What lures work best for Sam Rayburn bass in spring?
During the pre-spawn, swimbaits, bladed jigs, and jigs worked near timber and creek channel edges are the most consistent producers. When fish are actively on beds, finesse presentations like a Neko rig or soft jerkbait outperform reaction baits. Post-spawn bass respond well to topwater lures — buzzbaits and frogs along grass edges are especially effective in low-light conditions. Color selection should lean toward natural tones in clear water and chartreuse or dark colors in stained conditions.
Is Sam Rayburn good for kayak fishing?
Yes. Sam Rayburn's shallow creek arms, protected coves, and standing timber make it well-suited for kayak anglers during spring. Kayaks can access bedding flats and shallow timber that bass boats pass without slowing down, and morning fishing in the creek arms before main lake traffic picks up can be excellent. That said, kayak anglers need to watch wind forecasts carefully — open water on a 114,000-acre lake can build significant chop faster than it seems possible.
How do cold fronts affect bass fishing at Sam Rayburn?
Cold fronts slow the bite significantly, often for one to three days after a system passes. When a front arrives, barometric pressure drops sharply and bass tend to retreat into dense cover — hydrilla, matted grass, and thick timber — where they become difficult to trigger on conventional presentations. The best strategy is to fish hard in the hours before the front arrives, when fish often feed aggressively in response to dropping pressure, then slow way down with finesse baits in heavy cover once the front has passed and the bite turns off.
What are the bass fishing regulations at Sam Rayburn Reservoir?

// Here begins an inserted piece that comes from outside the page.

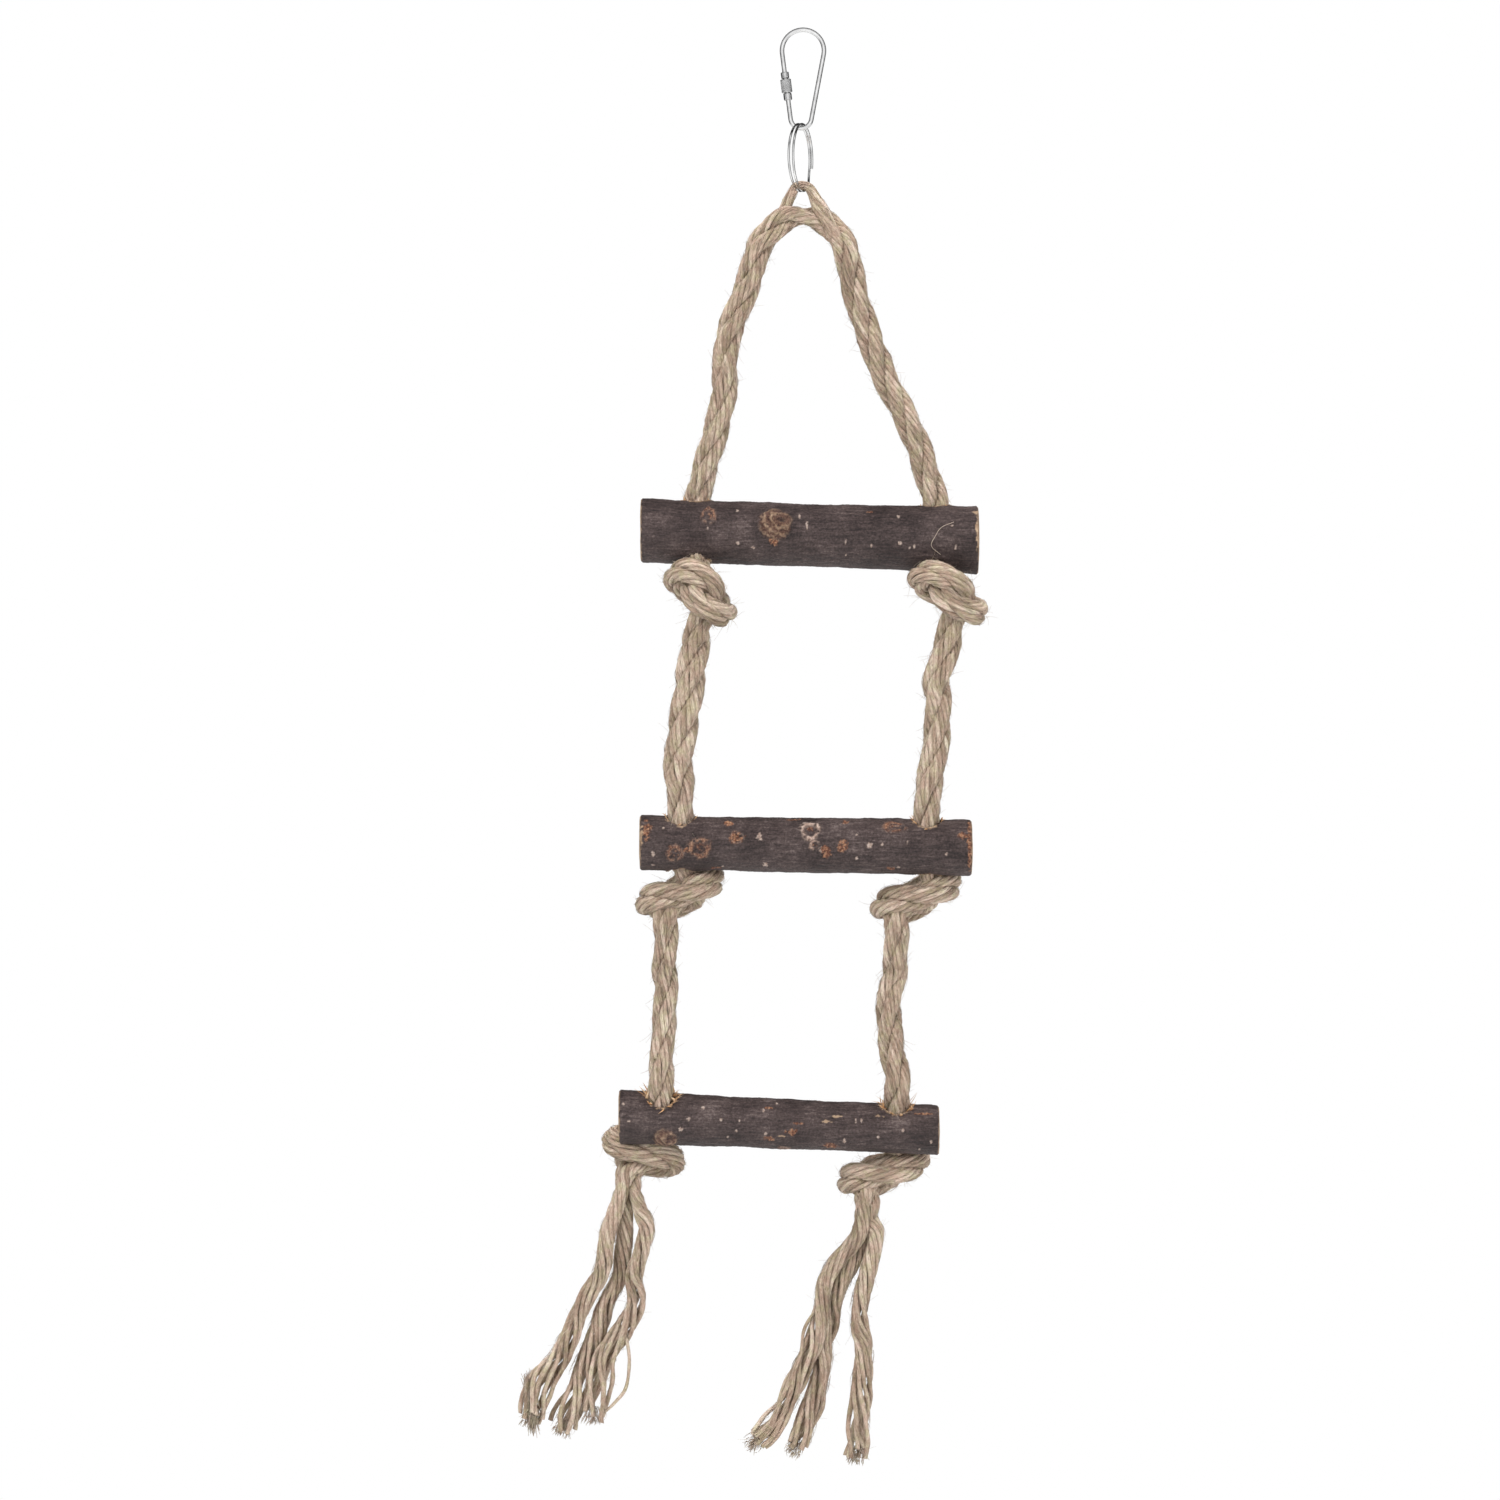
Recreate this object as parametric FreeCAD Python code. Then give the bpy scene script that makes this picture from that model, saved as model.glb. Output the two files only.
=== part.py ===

Regulations at Sam Rayburn are set by Texas Parks and Wildlife and may include specific size limits and bag limits for largemouth bass that differ from statewide defaults due to the lake's management designation. Always verify current rules directly with TPWD before your trip, as regulations can be adjusted seasonally or between management cycles. A valid Texas fishing license is required for all anglers and can be purchased through the TPWD website.